Request:
In the records below, locate the line containing "Continue the three.js", then extract it and all following lines exactly, ending with the last line.

Data extracted from a collection

++++++++++

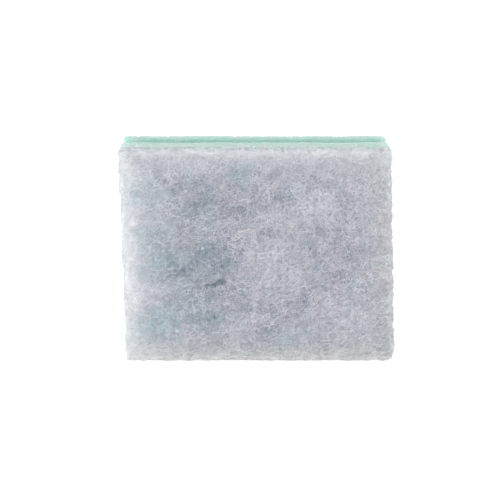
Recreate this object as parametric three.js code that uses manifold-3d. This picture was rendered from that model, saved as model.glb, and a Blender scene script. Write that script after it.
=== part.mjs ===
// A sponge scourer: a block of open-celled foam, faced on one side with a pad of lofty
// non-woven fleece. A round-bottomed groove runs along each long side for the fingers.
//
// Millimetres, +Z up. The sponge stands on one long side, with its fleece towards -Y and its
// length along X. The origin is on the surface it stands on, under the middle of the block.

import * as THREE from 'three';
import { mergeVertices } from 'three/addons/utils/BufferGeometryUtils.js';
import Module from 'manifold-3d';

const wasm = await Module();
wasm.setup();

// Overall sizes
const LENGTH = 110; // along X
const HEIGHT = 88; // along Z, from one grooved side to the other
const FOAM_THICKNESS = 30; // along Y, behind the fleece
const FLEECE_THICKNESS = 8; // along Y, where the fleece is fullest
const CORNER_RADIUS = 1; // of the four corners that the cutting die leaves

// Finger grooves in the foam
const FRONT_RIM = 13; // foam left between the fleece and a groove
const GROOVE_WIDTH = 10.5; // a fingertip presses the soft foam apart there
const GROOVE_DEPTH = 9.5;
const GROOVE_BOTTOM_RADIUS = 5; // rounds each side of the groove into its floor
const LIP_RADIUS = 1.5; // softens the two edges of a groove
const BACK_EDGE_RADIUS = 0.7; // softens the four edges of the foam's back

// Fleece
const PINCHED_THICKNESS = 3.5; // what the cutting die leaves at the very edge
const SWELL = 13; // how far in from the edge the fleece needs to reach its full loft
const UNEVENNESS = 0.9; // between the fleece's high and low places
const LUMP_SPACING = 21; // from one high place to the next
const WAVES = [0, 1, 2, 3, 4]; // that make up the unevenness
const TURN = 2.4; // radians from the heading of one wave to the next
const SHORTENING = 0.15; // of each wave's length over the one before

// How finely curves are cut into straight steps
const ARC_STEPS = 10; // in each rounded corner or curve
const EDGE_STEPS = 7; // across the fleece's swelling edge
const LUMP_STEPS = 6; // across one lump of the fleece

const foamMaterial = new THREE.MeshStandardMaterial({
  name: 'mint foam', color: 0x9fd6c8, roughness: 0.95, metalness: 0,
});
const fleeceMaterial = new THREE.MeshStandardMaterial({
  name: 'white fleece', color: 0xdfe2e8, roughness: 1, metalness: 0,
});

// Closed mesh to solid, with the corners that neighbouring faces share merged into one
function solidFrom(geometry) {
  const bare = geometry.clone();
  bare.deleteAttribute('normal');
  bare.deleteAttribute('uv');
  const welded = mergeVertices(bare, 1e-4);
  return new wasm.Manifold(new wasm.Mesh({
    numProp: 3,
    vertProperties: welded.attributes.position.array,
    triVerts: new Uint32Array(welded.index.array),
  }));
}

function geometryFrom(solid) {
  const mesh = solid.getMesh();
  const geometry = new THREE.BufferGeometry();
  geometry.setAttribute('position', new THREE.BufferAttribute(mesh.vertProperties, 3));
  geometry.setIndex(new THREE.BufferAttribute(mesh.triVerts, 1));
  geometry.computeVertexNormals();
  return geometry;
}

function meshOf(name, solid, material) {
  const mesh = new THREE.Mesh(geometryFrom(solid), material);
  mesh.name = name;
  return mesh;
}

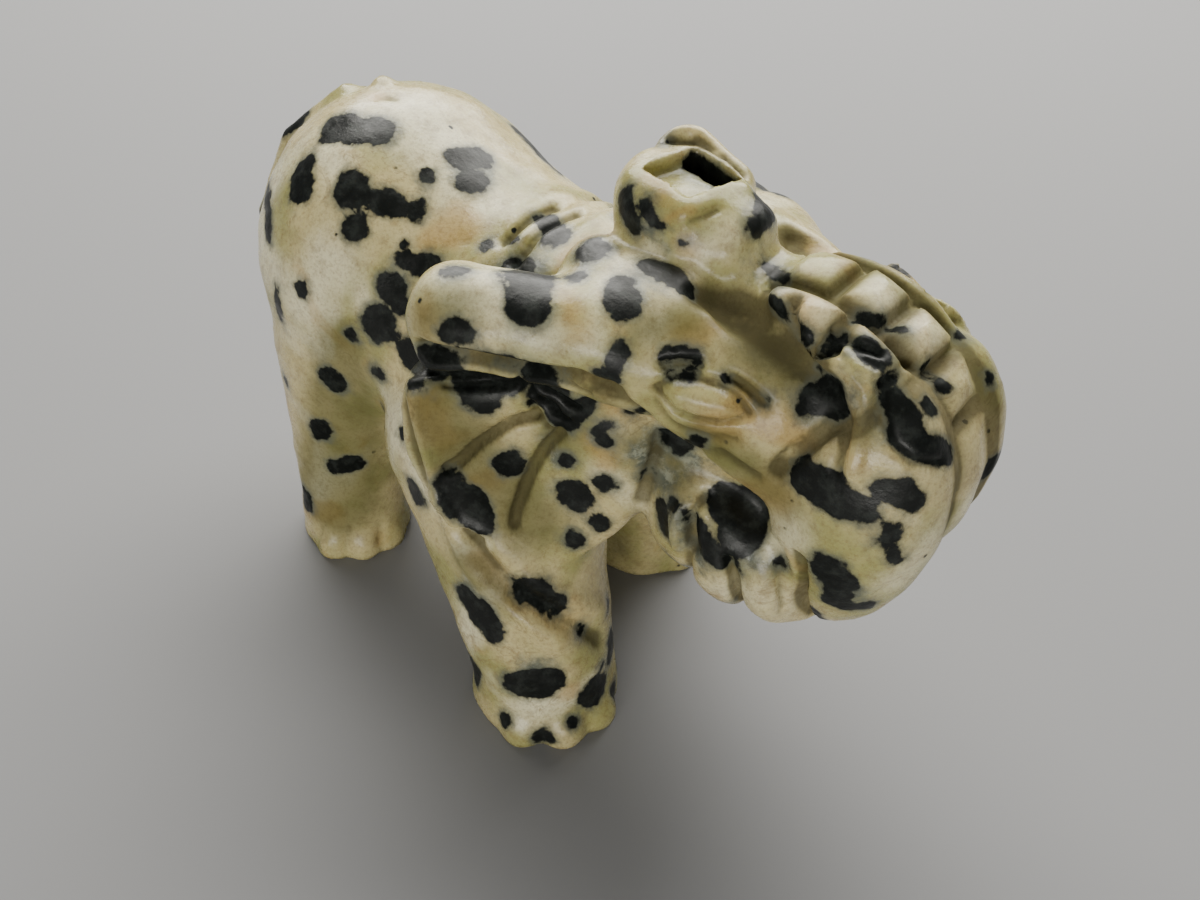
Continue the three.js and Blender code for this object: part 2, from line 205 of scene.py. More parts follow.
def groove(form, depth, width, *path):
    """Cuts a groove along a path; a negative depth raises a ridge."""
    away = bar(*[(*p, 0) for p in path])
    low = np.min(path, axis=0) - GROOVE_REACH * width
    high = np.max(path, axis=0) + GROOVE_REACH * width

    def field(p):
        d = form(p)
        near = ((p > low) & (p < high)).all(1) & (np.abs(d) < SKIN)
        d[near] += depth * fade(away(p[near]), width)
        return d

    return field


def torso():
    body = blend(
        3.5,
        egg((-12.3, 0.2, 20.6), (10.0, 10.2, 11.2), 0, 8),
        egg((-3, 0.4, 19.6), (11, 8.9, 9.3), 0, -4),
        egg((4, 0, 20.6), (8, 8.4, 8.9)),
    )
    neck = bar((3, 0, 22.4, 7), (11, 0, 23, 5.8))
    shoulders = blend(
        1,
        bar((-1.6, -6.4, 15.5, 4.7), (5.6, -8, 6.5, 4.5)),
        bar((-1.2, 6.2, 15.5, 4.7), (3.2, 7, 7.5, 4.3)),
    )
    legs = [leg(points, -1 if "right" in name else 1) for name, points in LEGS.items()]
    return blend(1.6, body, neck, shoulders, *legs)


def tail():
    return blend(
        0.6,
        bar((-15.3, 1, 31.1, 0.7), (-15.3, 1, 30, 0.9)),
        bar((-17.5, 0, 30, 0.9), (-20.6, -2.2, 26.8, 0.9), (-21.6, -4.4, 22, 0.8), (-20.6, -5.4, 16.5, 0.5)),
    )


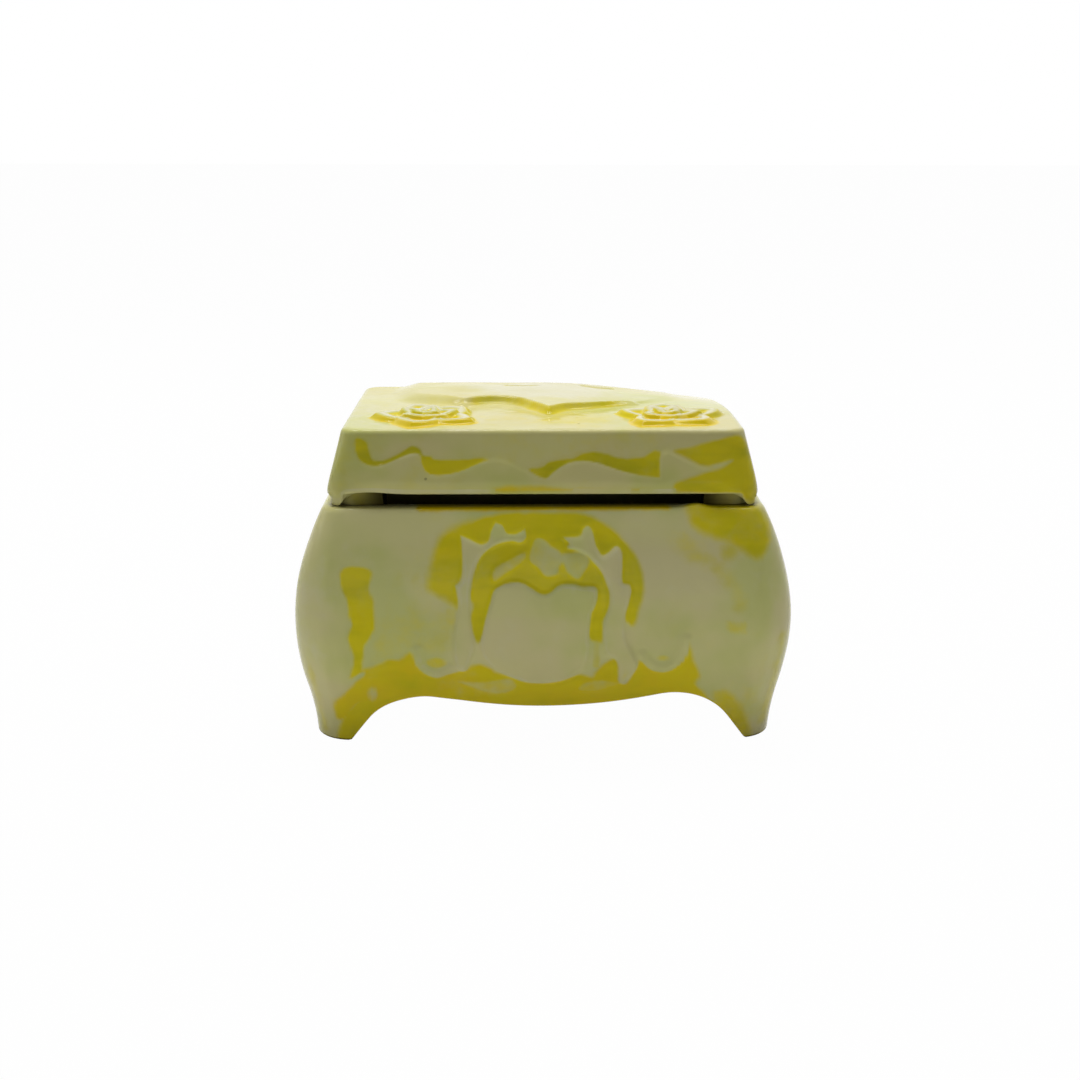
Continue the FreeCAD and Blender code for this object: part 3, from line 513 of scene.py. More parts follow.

++++++++++

Right answer:
Continue the three.js and Blender code for this object: part 2, from line 205 of scene.py. More parts follow.
def groove(form, depth, width, *path):
    """Cuts a groove along a path; a negative depth raises a ridge."""
    away = bar(*[(*p, 0) for p in path])
    low = np.min(path, axis=0) - GROOVE_REACH * width
    high = np.max(path, axis=0) + GROOVE_REACH * width

    def field(p):
        d = form(p)
        near = ((p > low) & (p < high)).all(1) & (np.abs(d) < SKIN)
        d[near] += depth * fade(away(p[near]), width)
        return d

    return field


def torso():
    body = blend(
        3.5,
        egg((-12.3, 0.2, 20.6), (10.0, 10.2, 11.2), 0, 8),
        egg((-3, 0.4, 19.6), (11, 8.9, 9.3), 0, -4),
        egg((4, 0, 20.6), (8, 8.4, 8.9)),
    )
    neck = bar((3, 0, 22.4, 7), (11, 0, 23, 5.8))
    shoulders = blend(
        1,
        bar((-1.6, -6.4, 15.5, 4.7), (5.6, -8, 6.5, 4.5)),
        bar((-1.2, 6.2, 15.5, 4.7), (3.2, 7, 7.5, 4.3)),
    )
    legs = [leg(points, -1 if "right" in name else 1) for name, points in LEGS.items()]
    return blend(1.6, body, neck, shoulders, *legs)


def tail():
    return blend(
        0.6,
        bar((-15.3, 1, 31.1, 0.7), (-15.3, 1, 30, 0.9)),
        bar((-17.5, 0, 30, 0.9), (-20.6, -2.2, 26.8, 0.9), (-21.6, -4.4, 22, 0.8), (-20.6, -5.4, 16.5, 0.5)),
    )


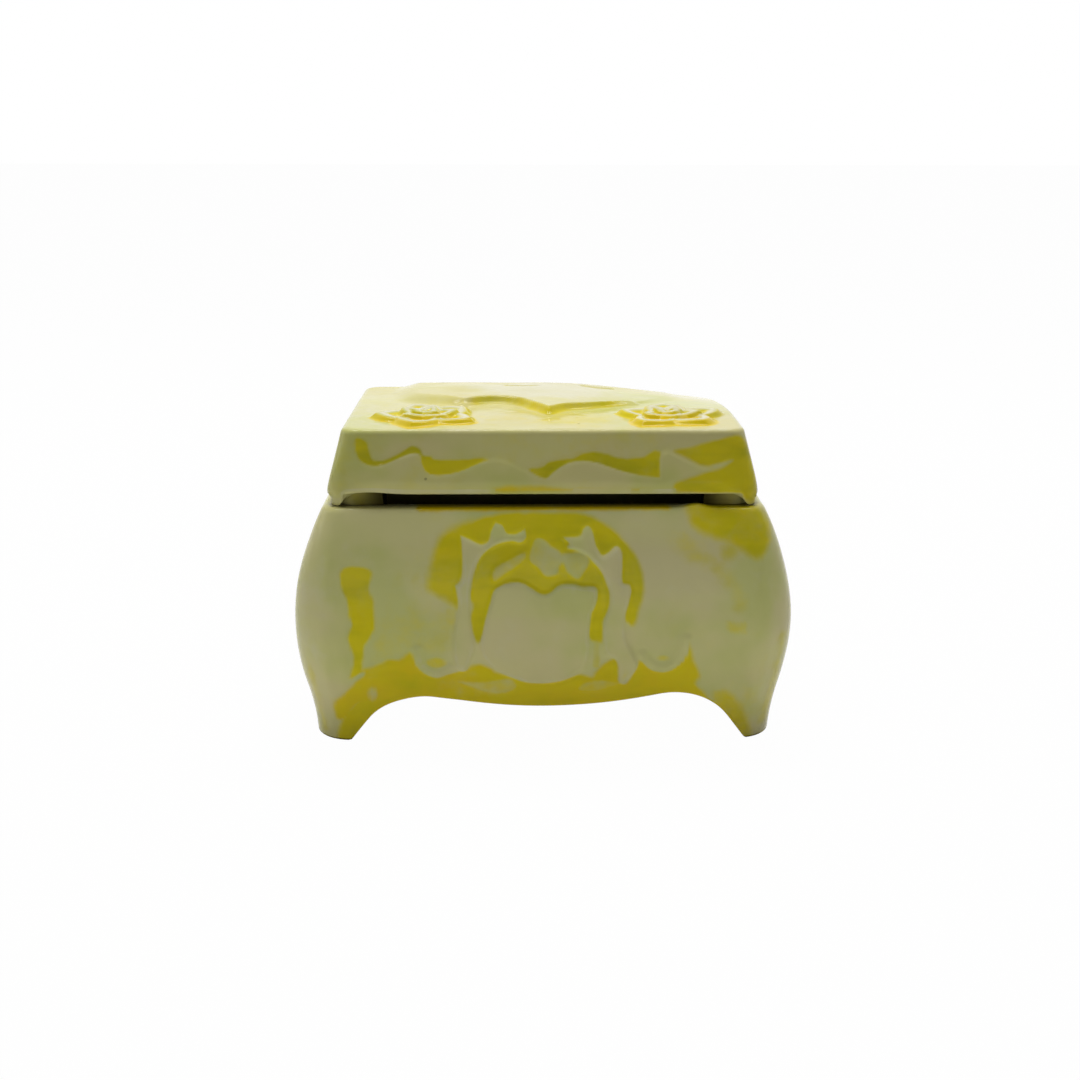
Continue the FreeCAD and Blender code for this object: part 3, from line 513 of scene.py. More parts follow.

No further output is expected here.